Jerman, bersama dengan negara-negara anggota Uni Eropa lainnya, telah memberlakukan serangkaian sanksi terhadap Rusia sejak invasi ke Ukraina dimulai pada 2022. Sanksi-sanksi tersebut mencakup pembatasan ekonomi, larangan perdagangan, dan penghentian proyek-proyek kerjasama energi yang selama ini menjadi pilar hubungan ekonomi antara kedua negara. Langkah ini diambil sebagai bentuk dukungan terhadap Ukraina dan untuk menekan Rusia agar menghentikan agresi militernya.

Tantangan Diplomasi untuk Mengakhiri Konflik

Percakapan telepon antara Putin dan Scholz mencerminkan kompleksitas diplomasi internasional yang saat ini sedang berlangsung untuk menyelesaikan konflik Ukraina. Rusia, meskipun mengklaim terbuka untuk negosiasi, terus mengedepankan kepentingan keamanan nasionalnya sebagai syarat utama dalam setiap pembahasan perjanjian damai. Hal ini menjadi tantangan besar bagi para negosiator internasional, mengingat Ukraina dan sekutu-sekutunya di NATO memiliki pandangan yang berbeda mengenai penyelesaian konflik ini.

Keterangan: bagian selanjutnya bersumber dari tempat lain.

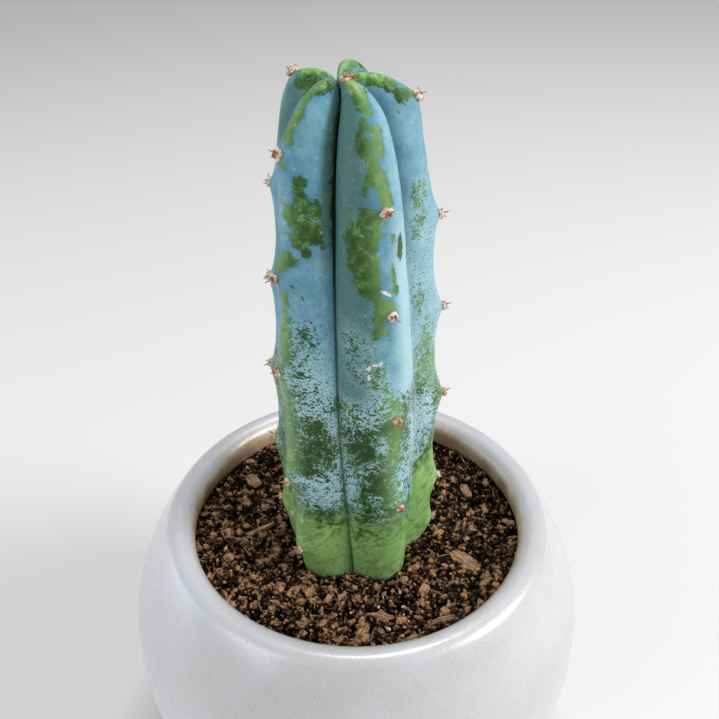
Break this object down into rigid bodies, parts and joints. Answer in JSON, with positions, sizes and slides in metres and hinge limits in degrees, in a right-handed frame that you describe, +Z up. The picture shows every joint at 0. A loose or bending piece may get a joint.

Sebagai salah satu negara kunci dalam perundingan damai, Jerman diharapkan bisa memainkan peran yang lebih aktif dalam mencari solusi diplomatik yang menguntungkan semua pihak. Kanselir Scholz sendiri telah berulang kali menyerukan penghentian kekerasan dan mempromosikan dialog damai sebagai jalan keluar dari konflik yang telah menyebabkan kerugian besar di kedua belah pihak.

Namun, dengan posisi Rusia yang menuntut pengakuan atas “realitas teritorial baru” dan kepentingan keamanan nasionalnya, kesepakatan damai tampaknya masih jauh dari jangkauan. Situasi ini menunjukkan betapa kompleksnya proses diplomasi dalam menyelesaikan konflik yang melibatkan berbagai kepentingan nasional dan geopolitik yang saling bertentangan.

Secara keseluruhan, upaya untuk melanjutkan negosiasi damai antara Rusia dan Ukraina masih menemui banyak hambatan. Namun, dengan meningkatnya tekanan internasional untuk menghentikan konflik dan memulihkan stabilitas di kawasan, kemungkinan pembicaraan lebih lanjut di masa mendatang tetap terbuka.